The Trinity Icon
Stuart Munro-Hay writes in Ethiopia the unknown Land, A Cultural and Historical Guide, page 59:
A theme often occupying an important place un manuscripts or wallpaintings- over the sanctuary door – is the Trinity represented as three equal beings, generally three old men. This style of representation for the Trinity was forbidden in Europe after the prohibition of Benedict XIV in a Constitution of October ., 1745, but it is still current in Ethiopia. It seems, that it was not known in Ethiopian art until after the arrival at the country around 1480 of an Italian artist, Nicolo Brancaleone of Venice.
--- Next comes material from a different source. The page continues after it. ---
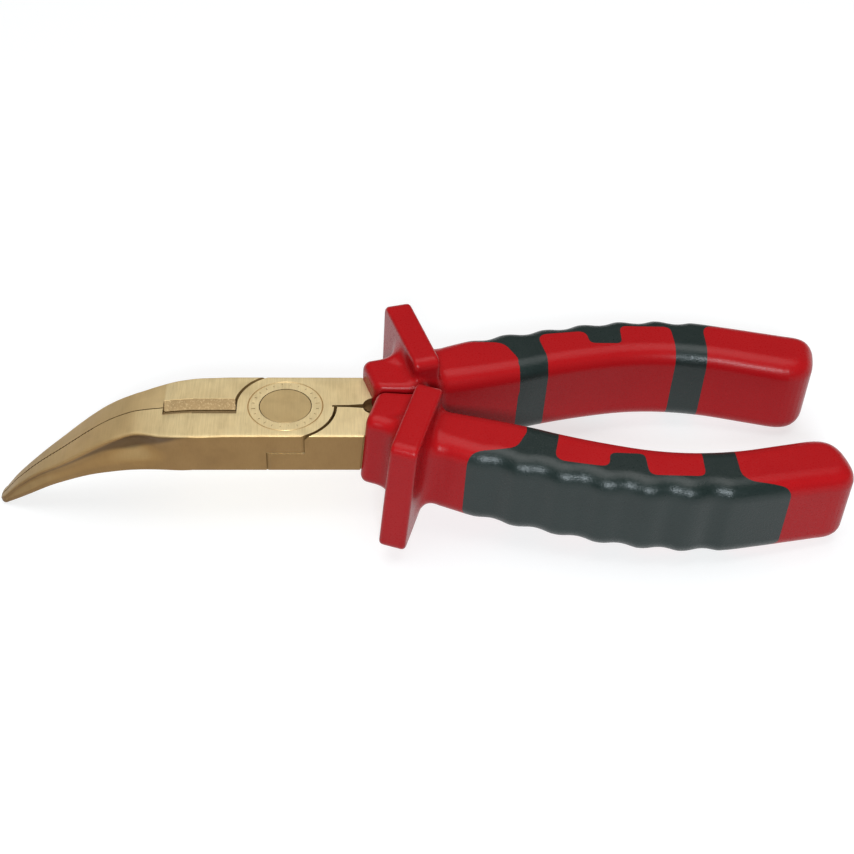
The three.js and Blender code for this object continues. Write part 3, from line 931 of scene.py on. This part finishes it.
def sleeve_material():
    """The yellow inner sleeves, which are hidden in the grips."""
    m = Nodes("sleeve_plastic")
    m.fixed(IOR=1.5)
    colour = m.mix(m.noise(300, 2.0), linear(206, 168, 40), linear(226, 190, 62))
    m.link(colour, m.shader.inputs["Base Color"])
    m.link(m.range(m.noise(1500, 3.0), 0.3, 0.7, 0.45, 0.6), m.shader.inputs["Roughness"])
    return m.material


# Bronze tones: ground, as cast, and a darker tone used for painted shade
LEVER_TONES = (linear(250, 226, 173), linear(196, 154, 94), linear(108, 82, 50))
RIVET_TONES = (linear(212, 183, 130), linear(172, 140, 98), linear(118, 92, 60))
BRONZE = bronze_material("brushed_bronze", *LEVER_TONES, brushed=1.0)
RIVET_BRONZE = bronze_material("rivet_bronze", *RIVET_TONES, brushed=0.5)
RED = red_material()
OVERLAY = overlay_material()
SLEEVE = sleeve_material()

# ---- pieces ---------------------------------------------------------------------------
base = blank()
upper = lever("lever_upper", base, -1, 1)
lower = lever("lever_lower", base, 1, -1)
remove(base)
pin = rivet()
mark(upper)
mark(lower)
finished(upper, "upper_half", BRONZE, ["upper_lever"])
finished(lower, "lower_half", BRONZE, ["lower_lever"])
finished(pin, "upper_half", RIVET_BRONZE, ["pivot_rivet"])

for side, word, body in ((1, "right", "upper_half"), (-1, "left", "lower_half")):
    grip, overlay = handle(side)
    grip.name, overlay.name = f"moulding_{word}", f"overlay_{word}"
    finished(grip, body, RED, [f"{word}_grip"])
    finished(overlay, body, OVERLAY, [f"{word}_overlay"])
for word in ("left", "right"):
    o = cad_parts[f"{word}_tang_sleeve"]
    o.data.materials.clear()
    o.data.materials.append(SLEEVE)

# ---- floor, light and camera ----------------------------------------------------------
FLOOR_HALF = 12  # m
FLOOR_TILT = math.radians(2.95)  # it rises towards the handles' ends, so the tool rests on them and its tip
TIP = (-0.0702, 0, -0.0195)  # the floor's point under the tip, in m
LIGHT_TARGET = (0.03, 0, 0)


def area_light(name, place, size, power, colour):
    """A rectangular lamp that faces the middle of the tool."""
    data = bpy.data.lights.new(name, "AREA")
    data.shape = "RECTANGLE"
    data.size, data.size_y = size
    data.energy = power
    data.color = colour
    o = bpy.data.objects.new(name, data)
    bpy.context.scene.collection.objects.link(o)
    o.location = place
    o.rotation_mode = "QUATERNION"
    o.rotation_quaternion = (Vector(LIGHT_TARGET) - Vector(place)).to_track_quat("-Z", "Y")


def studio():
    """A pale floor, a dim white world, a wide light overhead and a small key light in front."""
    h = FLOOR_HALF
    floor = make("floor", [[-h, -h, 0], [h, -h, 0], [h, h, 0], [-h, h, 0]], [(0, 1, 2, 3)])
    floor.matrix_world = Matrix.Translation(Vector(TIP)) @ Matrix.Rotation(-FLOOR_TILT, 4, "Y")
    m = Nodes("floor_white")
    m.fixed(Roughness=0.9)
    tone = m.mix(m.noise(3.0), linear(158, 158, 158), linear(164, 164, 164))
    m.link(tone, m.shader.inputs["Base Color"])
    m.fixed(Emission_Color=(1, 1, 1, 1), Emission_Strength=0.7)
    floor.data.materials.append(m.material)

    world = bpy.data.worlds.new("studio")
    bpy.context.scene.world = world
    world.use_nodes = True
    world.node_tree.nodes["Background"].inputs["Color"].default_value = (1, 1, 1, 1)
    world.node_tree.nodes["Background"].inputs["Strength"].default_value = 0.12

    area_light("overhead", (0.0, 0.12, 1.0), (1.1, 0.9), 7.4, (1, 1, 1))
    area_light("key", (0.0, -0.75, 0.52), (0.2, 0.11), 5.6, (0.84, 0.94, 1.0))


def camera():
    """The photographer's view: in front of the near handle, above it and rolled a little."""
    azimuth, elevation, roll = math.radians(-3.729), math.radians(41.126), math.radians(2.499)
    level = math.cos(elevation)
    back = Vector((math.sin(azimuth) * level, -math.cos(azimuth) * level, math.sin(elevation)))
    level_right = Vector((0, 0, 1)).cross(back).normalized()
    level_up = back.cross(level_right)
    right = math.cos(roll) * level_right + math.sin(roll) * level_up
    up = -math.sin(roll) * level_right + math.cos(roll) * level_up
    # in mm, from the centre of the joint
    place = 33.573 * right - 0.958 * up + 383.9 * back + Vector((0, 0, HALF_THICK))
    data = bpy.data.cameras.new("camera")
    data.sensor_width = 36
    data.lens = 67.986
    data.clip_start, data.clip_end = 0.01, 60
    o = bpy.data.objects.new("camera", data)
    bpy.context.scene.collection.objects.link(o)
    o.matrix_world = Matrix.Translation(place * MM) @ Matrix((right, up, back)).transposed().to_4x4()
    bpy.context.scene.camera = o


studio()
camera()
bpy.context.scene.view_settings.view_transform = "Standard"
He has left a few pictures which can still be identified as his work. The Trinity in this form is described very clearly in 1521, in the Carta das Novas, the record of the arrival of the Portuguese embassy, at the monastery of Debra Bizen in Eritrea:
A square wooden picture, which had three figures all one measure of equality and age, as they are ab eterno. And in each of the corners, to wit, in the bottom right-hand one, was a lion, and above, an eagle, and in the other, an ox, and above, the figure of a man, whence he knew it was the Trinity, and the four Evangelists who affirmed it, for Ezekiel saw them in those shapes, as he says in the first chapter, and likewise Saint John in the fourth chapter of the Apocalypse.